In Corbières about 119 or (34.9%) of the population have completed non-mandatory upper secondary education, and 40 or (11.7%) have completed additional higher education (either university or a Fachhochschule). Of the 40 who completed tertiary schooling, 67.5% were Swiss men, 22.5% were Swiss women.

The Canton of Fribourg school system provides one year of non-obligatory Kindergarten, followed by six years of Primary school. This is followed by three years of obligatory lower Secondary school where the students are separated according to ability and aptitude. Following the lower Secondary students may attend a three or four year optional upper Secondary school. The upper Secondary school is divided into gymnasium (university preparatory) and vocational programs. After they finish the upper Secondary program, students may choose to attend a Tertiary school or continue their apprenticeship.

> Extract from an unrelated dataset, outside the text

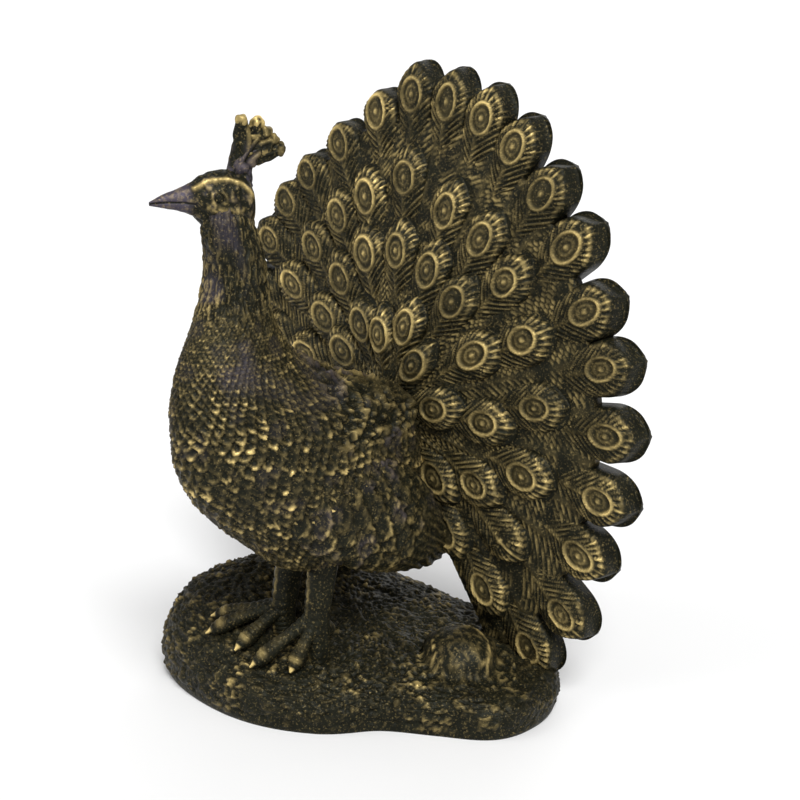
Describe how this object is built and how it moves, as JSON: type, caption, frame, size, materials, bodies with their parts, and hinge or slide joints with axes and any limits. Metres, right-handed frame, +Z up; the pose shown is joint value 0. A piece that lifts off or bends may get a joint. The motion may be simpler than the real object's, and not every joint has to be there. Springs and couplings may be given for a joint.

During the 2010-11 school year, there were a total of 54 students attending 3 classes in Corbières. A total of 67 students from the municipality attended any school, either in the municipality or outside of it. There were no kindergarten classes in the municipality, but 4 students attended kindergarten in a neighboring municipality. The municipality had 3 primary classes and 54 students. During the same year, there were no lower secondary classes in the municipality, but 13 students attended lower secondary school in a neighboring municipality. There were no upper Secondary classes or vocational classes, but there were 5 upper Secondary students and 14 upper Secondary vocational students who attended classes in another municipality. The municipality had no non-university Tertiary classes, but there was one specialized Tertiary student who attended classes in another municipality.

As of 2000, there were 29 students in Corbières who came from another municipality, while 46 residents attended schools outside the municipality.